We'd heard nightmare stories about moving into the freshman dorms at the University of Georgia.
A cheery student leader in a "Hunker Down" T-shirt guided us to a parking lot about a half-mile from Cary's dorm. We lugged some boxes along a winding path to the building, then climbed four flights of stairs. There was no elevator.
But things got better fast.
I moved our van to a closer lot, where I met Cary's roommate's parents. This was the third and final time they were moving a daughter into a freshman dorm at UGA, and they were old pros. Their oldest daughter was there too, and she'd brought her husband, who'd been a resident assistant.

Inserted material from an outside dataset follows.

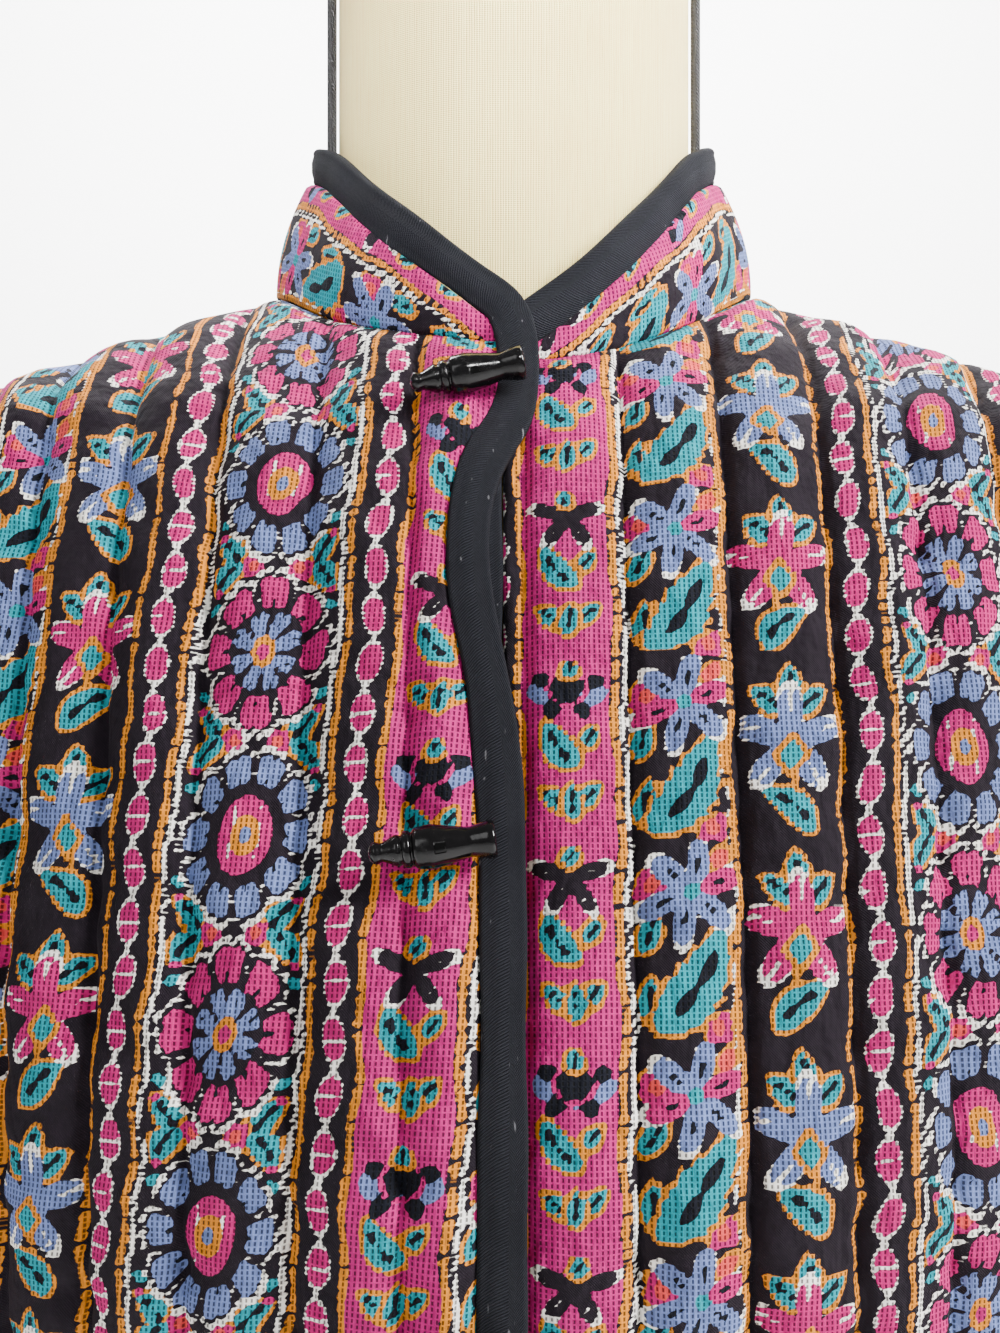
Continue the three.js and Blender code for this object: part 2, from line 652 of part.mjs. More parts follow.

They had a hand truck, too.
In two hours, we'd unloaded everything, lofted the girls' beds, set up the futon, put together some shelves, arranged all their clothes in the closets, and read a printed history we'd found inside the old dresser that had belonged to her roommate's grandfather.
Then we went to dinner at Herschel Walker's restaurant, where they squirt the number 34 onto the baked beans with barbecue sauce. I'd been more impressed if they'd used the beans to create a mosaic of Herschel plowing over Bill Bates.
Then we dropped Cary off at her dorm, said goodbye, and drove home.
That's about it.
Like all stories, this one would have been better if everything hadn't gone so smoothly. It also would have been better if Bess had cried, which everyone including me had predicted.
But she did not. She was excited for Cary, who's ready for this next step and has a lot of great opportunities and even a great roommate.
Bess will probably cry later, when she realizes there's nobody around to watch "Downton Abbey" with her.
Until then, we're trying to adjust to our new life. For starters, I've decided to yell, "I can't wait to see what you become!" whenever my 14-year-old leaves the house.
He loves it.
Actually, I can't wait to see what we all become. Should be interesting.